The series differs in a few main ways from its most popular contemporaries. It lacks the stylishness of The Jinx: For example, the credit sequence doesn’t feature reenactments of gunshots or bodies being disposed, nor is the series divided into titled “chapters.” And it doesn’t insert its creators into the story: Demos and Ricciardi remain out of sight and earshot, whereas The Jinx’s Andrew Jarecki and Serial’s Sarah Koenig felt somewhat central to their respective narratives. Making a Murderer, meanwhile, feels more journalistic. It unfolds strictly through surveillance footage, phone recordings, legal documents, news reports, press conferences, crime-scene photos, one-on-one interviews, and the occasional aerial shot of a snow-blanketed salvage yard. (The series was funded on a shoestring budget, with grants cobbled together over the years.)

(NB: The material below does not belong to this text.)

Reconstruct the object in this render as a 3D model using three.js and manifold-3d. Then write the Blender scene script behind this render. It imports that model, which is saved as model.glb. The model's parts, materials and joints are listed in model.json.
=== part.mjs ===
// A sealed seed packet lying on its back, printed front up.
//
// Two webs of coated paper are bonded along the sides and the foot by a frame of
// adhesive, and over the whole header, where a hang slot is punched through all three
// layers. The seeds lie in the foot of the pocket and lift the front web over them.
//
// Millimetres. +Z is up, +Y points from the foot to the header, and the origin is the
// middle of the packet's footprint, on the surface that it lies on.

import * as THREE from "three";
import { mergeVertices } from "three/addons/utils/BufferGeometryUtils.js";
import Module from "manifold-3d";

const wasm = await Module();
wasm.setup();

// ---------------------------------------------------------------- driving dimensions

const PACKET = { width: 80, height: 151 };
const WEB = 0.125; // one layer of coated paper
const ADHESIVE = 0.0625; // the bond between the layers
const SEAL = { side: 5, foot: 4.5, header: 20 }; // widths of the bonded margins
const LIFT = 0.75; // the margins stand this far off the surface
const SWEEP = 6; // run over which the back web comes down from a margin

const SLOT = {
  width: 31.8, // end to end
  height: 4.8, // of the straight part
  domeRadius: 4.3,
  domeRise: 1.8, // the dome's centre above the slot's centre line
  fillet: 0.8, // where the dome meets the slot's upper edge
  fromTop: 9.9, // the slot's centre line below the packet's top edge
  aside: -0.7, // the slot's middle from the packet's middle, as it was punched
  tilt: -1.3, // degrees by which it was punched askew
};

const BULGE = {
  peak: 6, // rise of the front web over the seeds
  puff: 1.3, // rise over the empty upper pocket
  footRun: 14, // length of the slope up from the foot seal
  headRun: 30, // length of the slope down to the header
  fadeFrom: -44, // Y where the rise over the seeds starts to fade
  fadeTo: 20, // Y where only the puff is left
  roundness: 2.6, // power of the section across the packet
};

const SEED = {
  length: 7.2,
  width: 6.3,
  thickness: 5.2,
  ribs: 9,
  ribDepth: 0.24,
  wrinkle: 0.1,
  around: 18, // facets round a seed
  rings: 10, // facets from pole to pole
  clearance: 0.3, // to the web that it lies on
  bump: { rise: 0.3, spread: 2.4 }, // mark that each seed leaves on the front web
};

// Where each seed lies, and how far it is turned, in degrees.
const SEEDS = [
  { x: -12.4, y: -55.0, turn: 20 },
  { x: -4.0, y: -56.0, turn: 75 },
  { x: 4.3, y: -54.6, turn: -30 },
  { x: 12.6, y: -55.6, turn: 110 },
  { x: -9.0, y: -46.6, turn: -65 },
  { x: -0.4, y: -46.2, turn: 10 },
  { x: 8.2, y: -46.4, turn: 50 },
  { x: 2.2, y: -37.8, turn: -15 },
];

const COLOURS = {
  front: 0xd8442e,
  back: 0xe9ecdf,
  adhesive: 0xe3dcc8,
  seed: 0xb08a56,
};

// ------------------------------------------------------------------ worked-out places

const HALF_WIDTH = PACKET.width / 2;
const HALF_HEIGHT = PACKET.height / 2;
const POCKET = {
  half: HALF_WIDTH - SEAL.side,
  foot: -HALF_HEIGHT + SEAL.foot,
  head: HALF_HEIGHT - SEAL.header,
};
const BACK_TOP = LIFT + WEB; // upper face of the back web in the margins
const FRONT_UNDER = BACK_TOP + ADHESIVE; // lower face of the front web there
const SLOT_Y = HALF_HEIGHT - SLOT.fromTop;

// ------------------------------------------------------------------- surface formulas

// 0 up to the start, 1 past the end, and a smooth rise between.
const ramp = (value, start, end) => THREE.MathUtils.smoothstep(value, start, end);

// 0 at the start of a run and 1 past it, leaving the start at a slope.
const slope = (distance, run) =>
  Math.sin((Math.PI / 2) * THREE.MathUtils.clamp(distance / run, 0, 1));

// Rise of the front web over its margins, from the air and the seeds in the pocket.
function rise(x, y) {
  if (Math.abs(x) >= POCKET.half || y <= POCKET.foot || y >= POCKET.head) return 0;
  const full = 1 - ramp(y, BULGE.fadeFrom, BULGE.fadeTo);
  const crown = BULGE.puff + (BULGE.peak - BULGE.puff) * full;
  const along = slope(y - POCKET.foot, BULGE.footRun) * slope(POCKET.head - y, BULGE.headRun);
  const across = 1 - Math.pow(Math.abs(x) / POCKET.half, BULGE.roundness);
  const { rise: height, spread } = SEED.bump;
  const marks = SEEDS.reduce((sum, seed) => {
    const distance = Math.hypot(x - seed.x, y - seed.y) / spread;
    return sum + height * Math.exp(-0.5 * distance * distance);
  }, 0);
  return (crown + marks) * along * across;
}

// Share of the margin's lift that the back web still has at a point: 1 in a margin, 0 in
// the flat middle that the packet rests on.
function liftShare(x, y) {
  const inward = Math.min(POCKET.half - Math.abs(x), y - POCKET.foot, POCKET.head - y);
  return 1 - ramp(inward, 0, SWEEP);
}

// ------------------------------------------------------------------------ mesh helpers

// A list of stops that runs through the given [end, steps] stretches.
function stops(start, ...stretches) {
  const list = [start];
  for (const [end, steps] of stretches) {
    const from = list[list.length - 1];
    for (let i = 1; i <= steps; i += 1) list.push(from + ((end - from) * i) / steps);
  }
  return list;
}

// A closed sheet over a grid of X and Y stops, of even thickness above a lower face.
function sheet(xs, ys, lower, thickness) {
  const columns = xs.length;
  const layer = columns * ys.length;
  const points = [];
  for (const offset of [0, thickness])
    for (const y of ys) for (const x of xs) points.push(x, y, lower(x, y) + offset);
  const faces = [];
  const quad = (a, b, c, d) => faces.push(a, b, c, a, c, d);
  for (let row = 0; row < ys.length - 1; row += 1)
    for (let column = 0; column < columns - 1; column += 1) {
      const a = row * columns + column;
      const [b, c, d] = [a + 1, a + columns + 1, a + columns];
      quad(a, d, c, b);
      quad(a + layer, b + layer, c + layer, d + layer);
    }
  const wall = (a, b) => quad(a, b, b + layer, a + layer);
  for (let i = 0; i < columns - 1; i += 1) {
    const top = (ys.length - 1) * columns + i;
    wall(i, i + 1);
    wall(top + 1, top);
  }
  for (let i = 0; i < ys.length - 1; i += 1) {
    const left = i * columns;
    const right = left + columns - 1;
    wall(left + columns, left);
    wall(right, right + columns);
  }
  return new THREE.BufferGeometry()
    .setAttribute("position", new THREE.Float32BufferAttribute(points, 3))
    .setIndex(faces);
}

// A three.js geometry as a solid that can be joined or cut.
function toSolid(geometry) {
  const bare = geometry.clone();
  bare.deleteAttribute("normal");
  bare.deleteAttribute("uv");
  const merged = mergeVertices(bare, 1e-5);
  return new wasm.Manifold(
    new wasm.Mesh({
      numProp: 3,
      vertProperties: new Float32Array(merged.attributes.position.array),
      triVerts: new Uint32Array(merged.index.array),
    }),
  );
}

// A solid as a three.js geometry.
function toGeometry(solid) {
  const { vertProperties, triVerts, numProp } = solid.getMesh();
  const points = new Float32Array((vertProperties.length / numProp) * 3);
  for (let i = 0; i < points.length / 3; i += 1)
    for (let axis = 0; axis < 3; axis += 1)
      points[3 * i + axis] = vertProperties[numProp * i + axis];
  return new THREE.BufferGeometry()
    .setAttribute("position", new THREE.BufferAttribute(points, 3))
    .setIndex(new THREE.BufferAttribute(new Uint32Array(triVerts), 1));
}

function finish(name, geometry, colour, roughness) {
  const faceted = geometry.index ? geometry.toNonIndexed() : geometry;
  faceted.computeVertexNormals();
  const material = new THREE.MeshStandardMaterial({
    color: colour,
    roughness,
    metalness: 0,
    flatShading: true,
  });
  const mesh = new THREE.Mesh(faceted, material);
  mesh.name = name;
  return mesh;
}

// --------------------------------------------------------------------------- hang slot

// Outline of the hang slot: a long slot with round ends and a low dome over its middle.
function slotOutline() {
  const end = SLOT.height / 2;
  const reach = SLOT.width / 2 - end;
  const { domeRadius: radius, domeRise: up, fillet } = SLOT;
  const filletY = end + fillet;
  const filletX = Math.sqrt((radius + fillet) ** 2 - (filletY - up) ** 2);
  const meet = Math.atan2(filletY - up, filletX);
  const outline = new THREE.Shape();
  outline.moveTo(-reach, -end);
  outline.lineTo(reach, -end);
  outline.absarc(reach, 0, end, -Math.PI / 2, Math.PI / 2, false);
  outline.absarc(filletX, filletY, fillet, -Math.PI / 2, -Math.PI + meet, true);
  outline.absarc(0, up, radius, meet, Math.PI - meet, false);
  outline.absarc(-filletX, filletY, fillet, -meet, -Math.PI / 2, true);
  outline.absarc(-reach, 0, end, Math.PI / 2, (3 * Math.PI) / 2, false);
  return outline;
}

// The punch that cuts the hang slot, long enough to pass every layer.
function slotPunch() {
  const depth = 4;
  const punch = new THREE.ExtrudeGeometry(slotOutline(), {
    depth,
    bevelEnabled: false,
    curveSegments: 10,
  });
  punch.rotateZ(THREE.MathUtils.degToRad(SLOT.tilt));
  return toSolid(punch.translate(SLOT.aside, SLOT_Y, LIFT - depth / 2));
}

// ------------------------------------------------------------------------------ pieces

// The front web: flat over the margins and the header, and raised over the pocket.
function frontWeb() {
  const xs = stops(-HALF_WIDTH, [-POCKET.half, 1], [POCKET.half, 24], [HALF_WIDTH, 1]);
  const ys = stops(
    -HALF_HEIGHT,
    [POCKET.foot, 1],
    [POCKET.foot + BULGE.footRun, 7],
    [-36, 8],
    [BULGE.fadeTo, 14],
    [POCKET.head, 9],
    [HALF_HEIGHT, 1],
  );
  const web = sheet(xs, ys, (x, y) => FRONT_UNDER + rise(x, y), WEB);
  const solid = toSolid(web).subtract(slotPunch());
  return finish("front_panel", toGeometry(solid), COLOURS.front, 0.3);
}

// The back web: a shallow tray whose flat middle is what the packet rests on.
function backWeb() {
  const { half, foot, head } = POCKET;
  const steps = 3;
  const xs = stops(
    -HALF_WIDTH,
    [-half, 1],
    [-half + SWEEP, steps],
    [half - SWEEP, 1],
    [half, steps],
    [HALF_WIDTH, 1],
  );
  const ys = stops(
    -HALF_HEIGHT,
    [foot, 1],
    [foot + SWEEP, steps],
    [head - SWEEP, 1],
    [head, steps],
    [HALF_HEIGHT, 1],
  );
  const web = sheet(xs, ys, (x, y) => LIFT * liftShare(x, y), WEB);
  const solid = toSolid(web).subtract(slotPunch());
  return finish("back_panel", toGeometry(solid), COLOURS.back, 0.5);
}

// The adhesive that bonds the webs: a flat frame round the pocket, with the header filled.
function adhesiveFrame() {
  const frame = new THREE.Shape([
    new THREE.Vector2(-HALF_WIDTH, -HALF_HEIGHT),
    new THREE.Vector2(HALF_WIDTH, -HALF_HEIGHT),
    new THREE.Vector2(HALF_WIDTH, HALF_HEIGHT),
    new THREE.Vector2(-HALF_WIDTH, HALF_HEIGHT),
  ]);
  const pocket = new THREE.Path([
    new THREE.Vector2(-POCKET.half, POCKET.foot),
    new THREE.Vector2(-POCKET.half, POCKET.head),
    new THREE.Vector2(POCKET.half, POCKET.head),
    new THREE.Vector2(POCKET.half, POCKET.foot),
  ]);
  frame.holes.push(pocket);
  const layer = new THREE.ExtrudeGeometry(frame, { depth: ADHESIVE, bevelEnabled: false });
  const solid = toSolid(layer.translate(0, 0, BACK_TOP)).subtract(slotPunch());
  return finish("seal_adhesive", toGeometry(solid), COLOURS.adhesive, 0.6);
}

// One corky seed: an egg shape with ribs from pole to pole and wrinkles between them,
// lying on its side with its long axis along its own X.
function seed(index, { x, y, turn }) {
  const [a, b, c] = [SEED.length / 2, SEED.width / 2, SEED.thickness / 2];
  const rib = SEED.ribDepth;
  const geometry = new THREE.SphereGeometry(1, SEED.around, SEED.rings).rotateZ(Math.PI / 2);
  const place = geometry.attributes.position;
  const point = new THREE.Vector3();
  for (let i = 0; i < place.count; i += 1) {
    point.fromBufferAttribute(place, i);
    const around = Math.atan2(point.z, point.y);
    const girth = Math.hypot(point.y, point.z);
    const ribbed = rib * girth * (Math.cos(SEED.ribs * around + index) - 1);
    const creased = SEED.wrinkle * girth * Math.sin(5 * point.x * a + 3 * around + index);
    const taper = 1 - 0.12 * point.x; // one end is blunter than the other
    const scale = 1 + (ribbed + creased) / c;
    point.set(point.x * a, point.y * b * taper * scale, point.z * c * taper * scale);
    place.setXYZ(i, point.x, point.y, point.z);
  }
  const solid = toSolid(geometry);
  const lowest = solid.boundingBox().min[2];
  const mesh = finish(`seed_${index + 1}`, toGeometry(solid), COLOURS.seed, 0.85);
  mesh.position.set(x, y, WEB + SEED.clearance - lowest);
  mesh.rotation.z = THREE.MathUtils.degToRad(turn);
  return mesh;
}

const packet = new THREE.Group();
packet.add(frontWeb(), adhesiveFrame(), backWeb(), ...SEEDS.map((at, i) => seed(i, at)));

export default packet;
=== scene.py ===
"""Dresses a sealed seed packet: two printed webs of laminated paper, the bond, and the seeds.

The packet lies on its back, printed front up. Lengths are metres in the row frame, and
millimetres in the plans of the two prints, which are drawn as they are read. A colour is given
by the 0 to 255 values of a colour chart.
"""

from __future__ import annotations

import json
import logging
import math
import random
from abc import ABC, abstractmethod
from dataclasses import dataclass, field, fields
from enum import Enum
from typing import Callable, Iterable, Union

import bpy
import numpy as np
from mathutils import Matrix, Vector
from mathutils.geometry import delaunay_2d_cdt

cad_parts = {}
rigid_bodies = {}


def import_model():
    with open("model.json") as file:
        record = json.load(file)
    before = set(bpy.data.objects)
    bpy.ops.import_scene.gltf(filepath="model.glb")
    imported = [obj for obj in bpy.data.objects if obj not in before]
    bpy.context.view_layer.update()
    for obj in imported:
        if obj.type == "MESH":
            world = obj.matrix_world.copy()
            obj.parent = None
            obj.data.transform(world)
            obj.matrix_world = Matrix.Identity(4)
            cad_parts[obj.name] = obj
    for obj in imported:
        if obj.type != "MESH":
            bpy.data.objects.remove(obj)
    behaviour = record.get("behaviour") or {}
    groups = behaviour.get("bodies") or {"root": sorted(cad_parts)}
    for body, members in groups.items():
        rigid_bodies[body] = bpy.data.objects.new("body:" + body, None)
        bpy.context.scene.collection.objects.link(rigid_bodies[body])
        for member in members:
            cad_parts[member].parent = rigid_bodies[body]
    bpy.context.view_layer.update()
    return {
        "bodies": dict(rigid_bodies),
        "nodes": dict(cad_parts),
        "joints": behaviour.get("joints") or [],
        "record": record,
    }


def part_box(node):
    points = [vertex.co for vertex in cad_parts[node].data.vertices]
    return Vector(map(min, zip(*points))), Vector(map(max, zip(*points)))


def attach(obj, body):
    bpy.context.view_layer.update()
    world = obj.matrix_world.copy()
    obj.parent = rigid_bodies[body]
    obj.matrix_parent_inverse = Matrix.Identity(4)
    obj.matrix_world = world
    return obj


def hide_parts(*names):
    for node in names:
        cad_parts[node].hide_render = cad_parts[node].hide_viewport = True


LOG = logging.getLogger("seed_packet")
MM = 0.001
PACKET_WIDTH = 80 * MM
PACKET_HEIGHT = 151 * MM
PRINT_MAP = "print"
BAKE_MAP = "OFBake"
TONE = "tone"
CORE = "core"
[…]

What it lacks in terms of sensationalism and gloss, it makes up for by possessing that very quality every Netflix show aspires to have: bingeability. The series begins slowly, but after grasping enough names and faces, you start feeling a sense of total immersion (one best exemplified, perhaps, by first-season Serial fans’ obsessive chatter about cellphone towers or Leakin Park). But the documentary’s relatively no-frills approach, and its resistance to offering easy answers, makes speeding through each episode feel less troubling on an ethical level. You never quite feel that you’re too eagerly consuming someone else’s tragedy; each revelation or twist brings enough frustration or disbelief to balance any feeling of exhilaration. Making a Murderer has the potential to be as popular and thought-provoking as its forebears—and to have real-life repercussions.